GIVEN MATERIAL
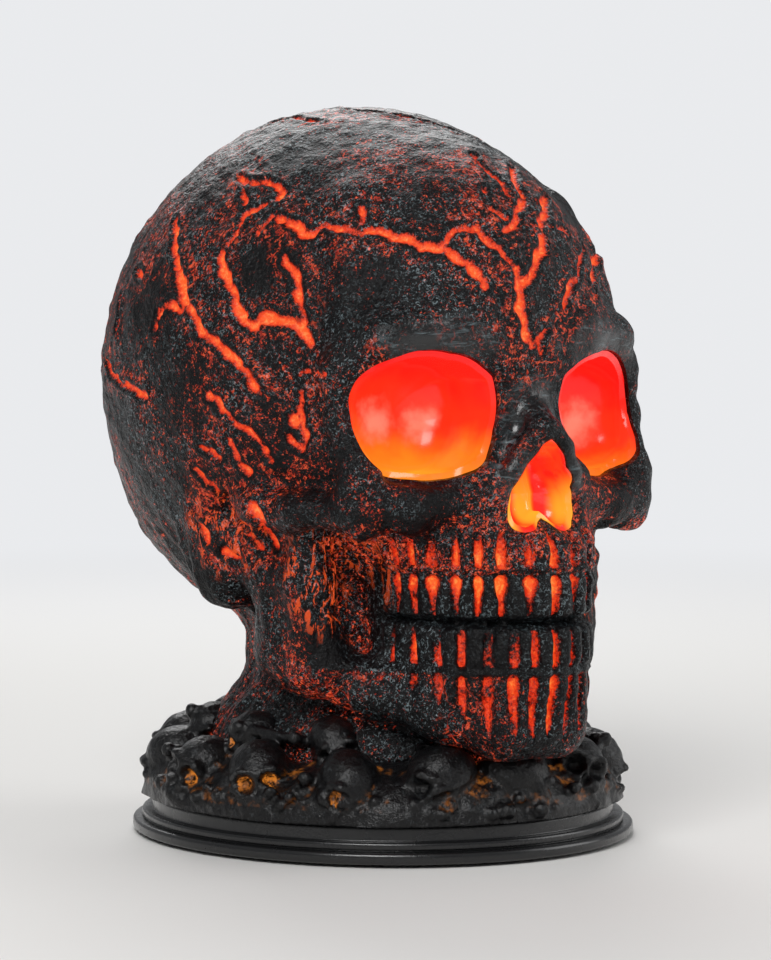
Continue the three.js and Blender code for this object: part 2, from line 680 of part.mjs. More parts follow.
const withCoverBosses = coverScrewPlaces.reduce((body, [x, y]) => body
  .add(solidOf(upright(bossRadius, plinthUnderside - coverTop + cutOverrun / 2, x, y, coverTop)))
  .subtract(solidOf(upright(screwRadius + fitGap / 2, coverScrewLength + fitGap, x, y,
    coverBottom, 10))), plinthBody);
place('base_plinth', shellBossPlaces.reduce((body, [x, y]) => body
  .subtract(solidOf(upright(screwRadius + fitGap, plinthTopPlate + 2 * cutOverrun, x, y,
    plinthUnderside - cutOverrun, 10))), withCoverBosses), plinthBlack);

// Bottom cover with the battery bay standing on it
const coverRadius = trayInside - fitGap;
const bayOuter = block(bayWidth + 2 * bayWall, bayLength + 2 * bayWall, bayTop - coverBottom, 0, 0,
  coverBottom);
const bayInner = block(bayWidth, bayLength, bayCeiling - coverBottom + cutOverrun, 0, 0,
  coverBottom - cutOverrun);
const doorAxis = [0, -bayEnd + fitGap + doorThickness / 2, doorAxisHeight];
const doorPin = (radius, reach) => new THREE.CylinderGeometry(radius, radius, bayWidth + 2 * reach, 10)
  .rotateZ(Math.PI / 2).translate(...doorAxis);
const knobRun = knobLength + switchTravel + 2 * fitGap;
const tabPlaces = [[-cellPitch, 1], [cellPitch, -1]];
const boardPosts = [-boardPostSpread, boardPostSpread];

const coverCuts = [
  bayInner,
  doorPin(doorPinRadius + fitGap / 2, doorPinReach + fitGap),
  upright(thumbNotchRadius, thumbNotchDepth + cutOverrun, 0, bayEnd, coverBottom - cutOverrun, 20),
  block(knobWidth + 2 * fitGap, knobRun, coverThickness + 2 * cutOverrun, 0, switchOffset,
    coverBottom - cutOverrun),
  ...coverScrewPlaces.map(([x, y]) => upright(screwRadius + fitGap, coverThickness + 2 * cutOverrun, x, y,
    coverBottom - cutOverrun, 10)),
  ...tabPlaces.map(([x, side]) => block(tabWidth + 2 * fitGap, contactThickness + 2 * fitGap,
    bayWall + 2 * cutOverrun, x, side * (bayEnd - contactThickness / 2), bayCeiling - cutOverrun)),
  ...boardPosts.map((x) => upright(screwRadius + fitGap / 2, boardScrewLength - boardThickness + fitGap,
    x, 0, boardBottom - boardScrewLength + boardThickness, 10)),
];
const coverBody = [bayOuter, ...boardPosts.map((x) => upright(boardPostRadius,
  boardPostHeight + bayWall / 2, x, 0, boardBottom - boardPostHeight - bayWall / 2, 14))]
  .reduce((body, shape) => body.add(solidOf(shape)),
    oval([[0, coverBottom], [coverRadius, coverBottom], [coverRadius, coverTop], [0, coverTop]]));
place('bottom_cover', coverCuts.reduce((body, shape) => body.subtract(solidOf(shape)), coverBody),
  coverBlack);

// Battery door: a slab with a round hinge edge on two pin ends, and a snap lip at the far edge
function batteryDoor() {
  const reach = bayLength - 2 * fitGap - doorThickness / 2;
  const half = doorThickness / 2;
  const outline = new THREE.Shape();
  outline.moveTo(0, -half);
  outline.lineTo(reach, -half);
  outline.lineTo(reach, half);
  outline.lineTo(0, half);
  outline.absarc(0, 0, half, Math.PI / 2, Math.PI * 1.5, false);
  const width = bayWidth - 2 * fitGap;
  const slab = new THREE.ExtrudeGeometry(outline, { depth: width, bevelEnabled: false, curveSegments: 8 })
    .translate(0, 0, -width / 2).rotateY(Math.PI / 2).rotateX(Math.PI / 2);
  slab.translate(...doorAxis);
  const lip = block(doorLatchWidth, doorLatchThickness, doorLatchHeight + half, 0,
    doorAxis[1] + reach - doorLatchThickness / 2, doorAxisHeight);
  return solidOf(slab).add(solidOf(doorPin(doorPinRadius, doorPinReach))).add(solidOf(lip));
}
place('battery_door', batteryDoor(), coverBlack);

// Cells lie side by side along Y, the middle one turned round
const cellNames = ['battery_right', 'battery_middle', 'battery_left'];
cellNames.forEach((name, i) => {
  const facing = i === 1 ? -1 : 1;
  const cell = turned([[0, 0], [cellRadius, 0], [cellRadius, cellLength], [cellNubRadius, cellLength],
    [cellNubRadius, cellLength + cellNubLength], [0, cellLength + cellNubLength]], 14);
  cell.rotateX(-facing * Math.PI / 2);
  const tail = -facing * (bayEnd - contactThickness - springLength - fitGap);
  place(name, cell, cellJacket, [(i - 1) * cellPitch, tail, cellAxisHeight]);
});

// Contacts: sprung at the flat end of each cell, plain at the nub, two with solder tabs
function contact(side, plateShare, springPlace, tabPlace) {
  const [from, to] = plateShare.map((share) => share * cellPitch);
  const wide = to - from + contactWidth;
  const middle = side * (bayEnd - contactThickness / 2);
  const plateBottom = bayFloor + contactLift;
  const plates = [block(wide, contactThickness, contactHeight, (from + to) / 2, middle, plateBottom)];
  if (springPlace !== undefined) {
    const spring = new THREE.CylinderGeometry(springRadius * 0.6, springRadius, springLength, 14);
    if (side > 0) spring.rotateX(Math.PI);
    const springMiddle = side * (bayEnd - contactThickness - springLength / 2);
    plates.push(spring.translate(springPlace * cellPitch, springMiddle, cellAxisHeight));
  }
  if (tabPlace !== undefined) {
    const tabBottom = plateBottom + contactHeight / 2;
    plates.push(block(tabWidth, contactThickness, bayTop + tabRise - tabBottom, tabPlace * cellPitch,
      middle, tabBottom));
  }
  return plates.map(solidOf).reduce((a, b) => a.add(b));
}
place('positive_contact', contact(1, [-1, -1], undefined, -1), springSteel);
place('front_cell_link', contact(-1, [-1, 0], -1), springSteel);
place('rear_cell_link', contact(1, [0, 1], 0), springSteel);
place('negative_contact', contact(-1, [1, 1], 1, 1), springSteel);

// Slide switch: a housing on the cover and a knob that slides in its slot
const knobRest = switchOffset - switchTravel / 2;
const knobFlangeWidth = knobWidth + 2 * knobFlange;
const knobFlangeLength = knobLength + 2 * knobFlange;
const switchRoom = block(knobFlangeWidth + 2 * fitGap, knobFlangeLength + switchTravel + 2 * fitGap,
  switchHeight - switchRoof + cutOverrun, 0, switchOffset, coverTop - cutOverrun);
place('switch_housing', solidOf(block(switchWidth, switchLength, switchHeight, 0, switchOffset, coverTop))
  .subtract(solidOf(switchRoom)), coverBlack);
const knobStem = block(knobWidth, knobLength, knobReach + coverThickness + fitGap, 0, knobRest,
  coverBottom - knobReach);
const knobPlate = block(knobFlangeWidth, knobFlangeLength, knobFlangeHeight, 0, knobRest,
  coverTop + fitGap / 2);
place('switch_knob', solidOf(knobStem).add(solidOf(knobPlate)), switchWhite);

// Light board on two posts, with its lamps and the chip that flickers them
const boardHoles = boardPosts.map((x) => upright(screwRadius + fitGap, boardThickness + 2 * cutOverrun,
  x, 0, boardBottom - cutOverrun, 10));
place('light_board', boardHoles.reduce((body, shape) => body.subtract(solidOf(shape)),
  solidOf(upright(boardRadius, boardThickness, 0, 0, boardBottom, 32))), boardGreen);
place('flicker_chip', block(chipLength, chipWidth, chipHeight), wireBlack, [0, 0, boardTop]);
for (let i = 0; i < ledCount; i += 1) {
  const turn = (i + 0.5) / ledCount * Math.PI * 2;
  const dome = Array.from({ length: 4 }, (_, step) => step / 3 * Math.PI / 2).map((angle) =>
    [ledRadius * Math.cos(angle), ledHeight - ledRadius + ledRadius * Math.sin(angle)]);
  dome[dome.length - 1][0] = 0;
  const led = turned([[0, 0], [ledFlangeRadius, 0], [ledFlangeRadius, ledFlangeHeight],
    [ledRadius, ledFlangeHeight], ...dome], 10);
  place(`led_${i + 1}`, led, ledClear, [Math.cos(turn) * ledSpread, Math.sin(turn) * ledSpread, boardTop]);
}

// Screws: head down below the cover and the plinth's top plate, head up on the light board
function screw(name, length, [x, y], height, facing) {
  const shape = turned([[0, -screwHeadHeight], [screwHeadRadius * 0.7, -screwHeadHeight],
    [screwHeadRadius, -screwHeadHeight / 2], [screwHeadRadius, 0], [screwRadius, 0], [screwRadius, length],
    [0, length]], 8);
  if (facing < 0) shape.rotateX(Math.PI);
  place(name, shape, springSteel, [x, y, height]);
}
coverScrewPlaces.forEach((spot, i) => {
  screw(`cover_screw_${i + 1}`, coverScrewLength, spot, coverBottom, 1);
});
shellBossPlaces.forEach((spot, i) => {
  screw(`shell_screw_${i + 1}`, shellScrewLength, spot, plinthUnderside, 1);
});
boardPosts.forEach((x, i) => {
  screw(`board_screw_${i + 1}`, boardScrewLength, [x, 0], boardTop, -1);
});

// Rubber feet under the cover
footPlaces.forEach(([x, y], i) => place(`rubber_foot_${i + 1}`,
  upright(rubberFootRadius, coverBottom, x, y, 0, 20), rubberBlack));

// Wires: each runs from a solder tab or the switch to the next part, in its own smooth curve
function wire(name, material, points) {
  const route = points.map((point) => new THREE.Vector3(...point));
  place(name, threadAlong(route, wireRadius, 14, 3), material);
}
const switchFront = switchOffset - switchLength / 2 - fitGap;
const switchEntry = coverTop + switchHeight / 2;
const switchApproach = [switchFront - wireLoop, switchEntry + wireRadius];
const tabFace = bayEnd + fitGap;
const tabHeight = bayTop + tabRise - wireRadius;
const beside = bayEnd + bayWall + wireLoop / 2;
const wireRow = switchWidth / 4;
const landing = [cellPitch / 4, boardRadius - wireLoop];
const overBay = bayTop + 2 * wireRadius;
const belowBoard = boardBottom - wireLoop / 3;
const wireEnd = boardBottom - 2 * fitGap;
wire('positive_wire', wireRed, [
  [-cellPitch, tabFace, tabHeight],
  [-cellPitch, beside, tabHeight],
  [-cellPitch, beside + wireRadius, bayTop - wireLoop],
  [-cellPitch / 2, beside + wireRadius, plinthTop],
  [-wireRow, ...switchApproach],
  [-wireRow, switchFront, switchEntry],
]);
wire('switch_wire', wireRed, [
  [wireRow, switchFront, switchEntry],
  [wireRow, ...switchApproach],
  [cellPitch / 2, beside + wireRadius, plinthTop],
  [cellPitch / 2, beside, bayTop],
  [cellPitch / 2, bayEnd, overBay],
  [landing[0], landing[1], overBay],
  [landing[0], landing[1], belowBoard],
  [landing[0], landing[1], wireEnd],
]);
wire('negative_wire', wireBlack, [
  [cellPitch, -tabFace + contactThickness + 2 * fitGap, tabHeight],
  [cellPitch, -bayEnd + wireLoop, tabHeight + wireRadius],
  [cellPitch / 2, -boardRadius, overBay],
  [landing[0], -landing[1], belowBoard],
  [landing[0], -landing[1], wireEnd],
]);

// The whole lamp is set so that the origin is the middle of its overall box
const overall = moulding.boundingBox();
lamp.position.y = -(overall.min[1] + overall.max[1]) / 2;

export default lamp;
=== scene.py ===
# Skull lamp: a hollow painted skull moulding, lit from inside, on an oval plinth, with a ring of
# small skulls round its neck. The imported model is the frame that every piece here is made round.
import math

import bpy
import numpy as np
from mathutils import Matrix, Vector, kdtree, noise


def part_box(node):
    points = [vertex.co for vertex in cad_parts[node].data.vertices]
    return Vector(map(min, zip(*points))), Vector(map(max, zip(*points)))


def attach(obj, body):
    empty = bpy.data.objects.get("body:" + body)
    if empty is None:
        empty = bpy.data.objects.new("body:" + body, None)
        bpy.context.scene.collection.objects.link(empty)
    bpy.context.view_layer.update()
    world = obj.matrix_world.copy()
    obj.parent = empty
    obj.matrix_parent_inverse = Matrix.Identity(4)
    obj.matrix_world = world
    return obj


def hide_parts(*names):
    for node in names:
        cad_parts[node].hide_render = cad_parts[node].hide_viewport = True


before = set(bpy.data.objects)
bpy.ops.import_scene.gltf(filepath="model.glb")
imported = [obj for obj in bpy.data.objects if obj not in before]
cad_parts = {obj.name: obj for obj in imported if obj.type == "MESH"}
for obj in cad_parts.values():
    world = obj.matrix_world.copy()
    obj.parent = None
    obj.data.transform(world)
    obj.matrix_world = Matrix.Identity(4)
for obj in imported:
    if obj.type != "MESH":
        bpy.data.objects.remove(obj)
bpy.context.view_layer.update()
for extra in ("Cube", "Light", "Camera"):
    if extra in bpy.data.objects:
        bpy.data.objects.remove(bpy.data.objects[extra])
bpy.ops.object.select_all(action="DESELECT")


# Studio: a pale floor, soft lights from three sides and a camera at the photograph's angle.
# The lens stands one metre from the lamp, a little above the middle of the face, and looks
# slightly down, so that the horizon lies where the photograph has it.
mm = 0.001
plinth_low, plinth_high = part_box("base_plinth")
lamp_middle = (plinth_low.y + plinth_high.y) / 2
camera_turn = math.radians(-34)
camera_distance = 1.0
camera_height = 0.150
focal_pixels = 3200
long_side_pixels = 960
short_side_pixels = 771
horizon_row = 350
lamp_column = 381.5
camera_pitch = math.atan((long_side_pixels / 2 - horizon_row) / focal_pixels)
camera_yaw = math.atan((short_side_pixels / 2 - lamp_column) / focal_pixels)
camera_place = Vector((math.sin(camera_turn) * camera_distance,
                       lamp_middle - math.cos(camera_turn) * camera_distance, camera_height))
bpy.ops.object.camera_add(location=camera_place,
                          rotation=(math.pi / 2 - camera_pitch, 0, -camera_yaw + camera_turn))
camera = bpy.context.object
camera.name = "photo_camera"
camera.data.sensor_width = 36
camera.data.lens = camera.data.sensor_width * focal_pixels / long_side_pixels
camera.data.clip_start = 0.05
bpy.context.scene.camera = camera
bpy.context.scene.view_settings.view_transform = "Standard"


def feed(value, socket):
    """Gives a shader socket a plain value or another node's output."""
    if isinstance(value, bpy.types.NodeSocket):
        socket.id_data.links.new(value, socket)
    else:
        socket.default_value = value


def finish_step(tree, kind, inputs=(), **settings):
    """One more node of a finish, whose inputs are called by name or by number."""
    node = tree.nodes.new("ShaderNode" + kind)
    for key, value in settings.items():
        setattr(node, key, value)
    for key, value in dict(inputs).items():
        feed(value, node.inputs[key])
    return node


def new_finish(name):
    material = bpy.data.materials.new(name)
    material.use_nodes = True
    return material


def finish_with(material, **values):
    """Joins values to the surface shader's sockets, whose names have spaces for underscores."""
    surface = material.node_tree.nodes["Principled BSDF"]
    for key, value in values.items():
        feed(value, surface.inputs[key.replace("_", " ")])


def calc(operation, *values):
    """The result of one maths node. At least one of the values comes from another node."""
    tree = next(value.id_data for value in values if isinstance(value, bpy.types.NodeSocket))
    return finish_step(tree, "Math", enumerate(values), operation=operation).outputs[0]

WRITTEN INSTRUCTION
Begin with the first line of the data above and, please, print each line exactly until you have printed the line containing "10))), withCoverBosses), plinthBlack);"; print nothing else.

ANSWER TO THIS EXERCISE
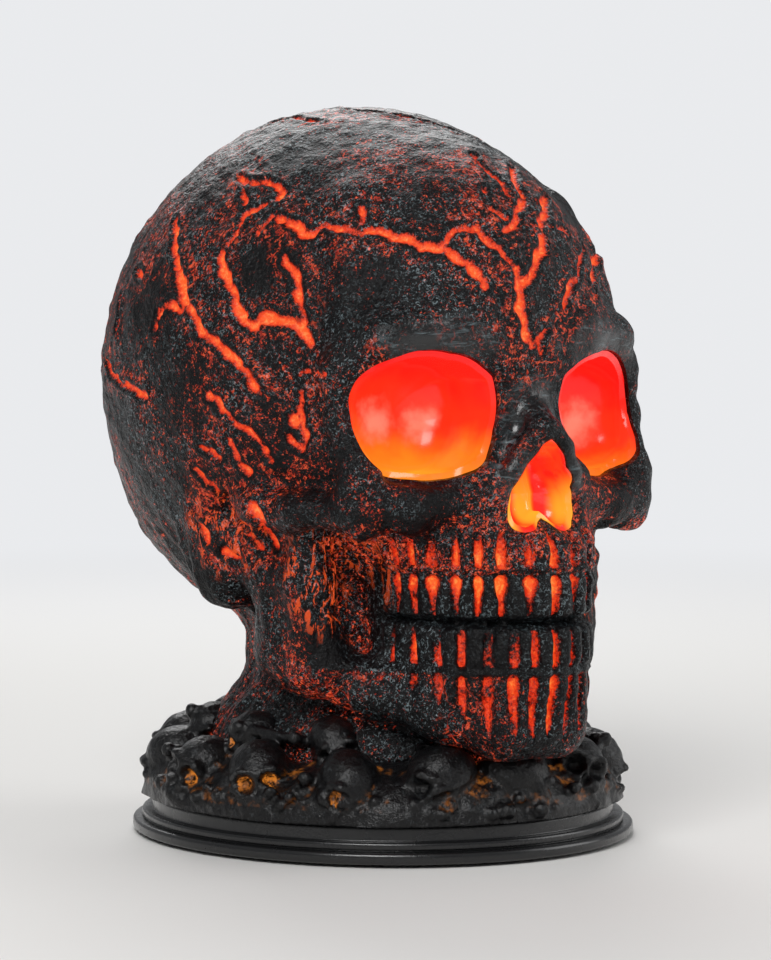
Continue the three.js and Blender code for this object: part 2, from line 680 of part.mjs. More parts follow.
const withCoverBosses = coverScrewPlaces.reduce((body, [x, y]) => body
  .add(solidOf(upright(bossRadius, plinthUnderside - coverTop + cutOverrun / 2, x, y, coverTop)))
  .subtract(solidOf(upright(screwRadius + fitGap / 2, coverScrewLength + fitGap, x, y,
    coverBottom, 10))), plinthBody);
place('base_plinth', shellBossPlaces.reduce((body, [x, y]) => body
  .subtract(solidOf(upright(screwRadius + fitGap, plinthTopPlate + 2 * cutOverrun, x, y,
    plinthUnderside - cutOverrun, 10))), withCoverBosses), plinthBlack);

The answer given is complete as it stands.